The Bill’s most problematic amendments regarding racial transformation include that it makes race a criterion in:
- prohibiting, penalising or excusing supposedly uncompetitive behaviour. For example, under the amended act, the Competition Commission may grant exemptions for agreements and practices otherwise prohibited if it would lead to the “promotion of the effective entry into, participation in and expansion within a market by … firms controlled or owned by historically disadvantaged persons” – Article 10(3)(b)(ii);
- the approval or rejection of mergers. For example, under the amended act, “when determining whether a merger can or cannot be justified on public interest grounds, the Competition Commission or the Competition Tribunal must consider the effect that the merger will have on … the promotion of a greater spread of ownership, in particular to increase the levels of ownership by historically disadvantaged persons in the firms in the market” – Article 12A(3)(e).
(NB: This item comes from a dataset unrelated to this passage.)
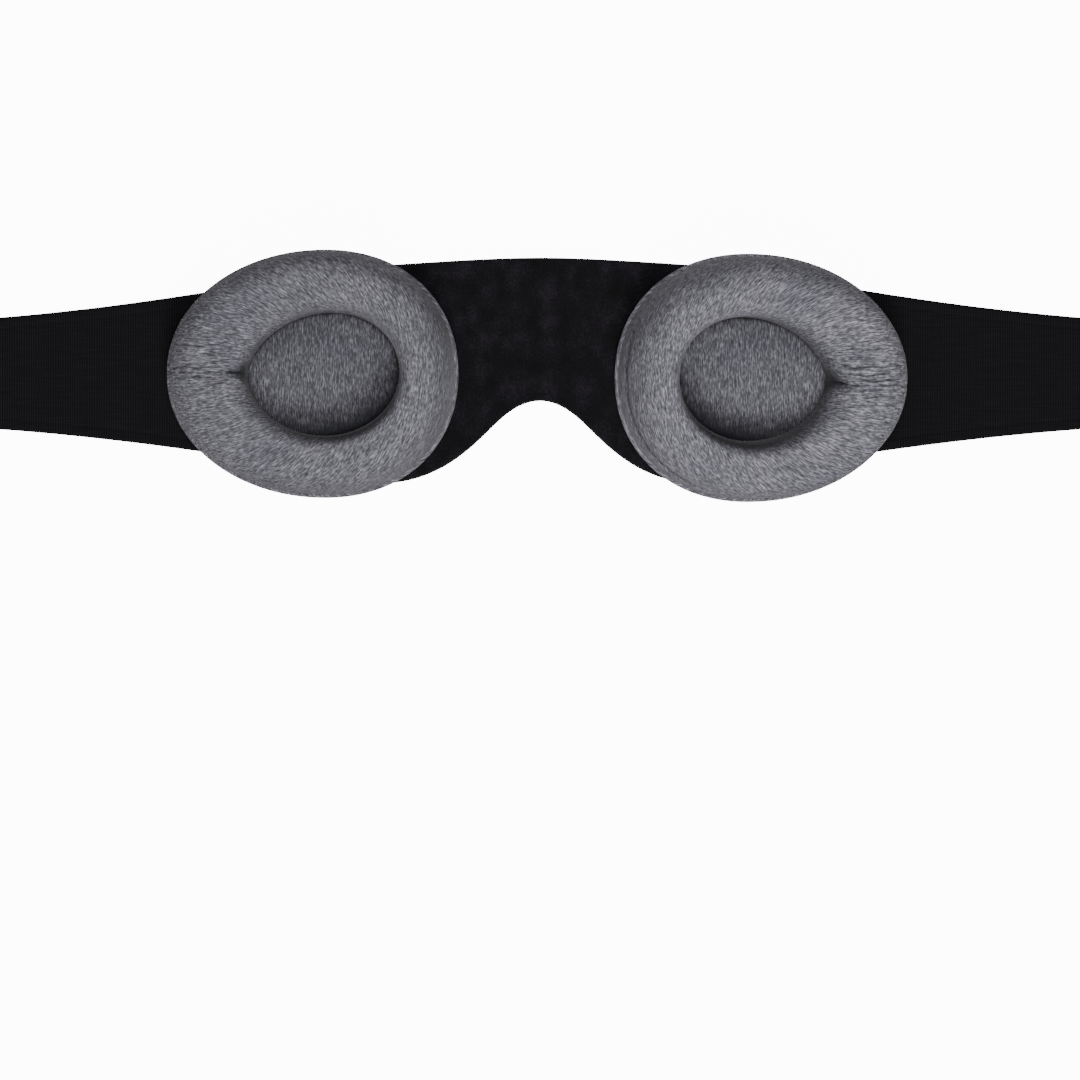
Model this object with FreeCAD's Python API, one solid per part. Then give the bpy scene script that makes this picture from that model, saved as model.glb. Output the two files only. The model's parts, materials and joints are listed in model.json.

Le Roux says that, while it could be alleged that that the above clauses are not cause for alarm, arguing that it would be benevolently implemented and without economic harm, such optimism would be unwarranted. “Firstly, the background note to the Amendment Bill makes it clear that its intention is to racially transform ownership of companies vigorously. Secondly, the ideal measure against which competition authorities should seek to advance racial transformation is left entirely to its discretion, which presents significant risk. Thirdly, in an environment of calls for radical economic transformation at the highest level of public office in South Africa, the new provisions should be understood to represent and give effect to ANC policy. And fourthly, the provisions will attract the attention of politicians and aspiring beneficiaries of empowerment deals, leading to significant pressure on competition authorities to interpret the provisions with a bias toward ownership transfers.”
Sakeliga has submitted comments on the above and other issues of concern and will continue to monitor the Amendment Bill’s progress and legality.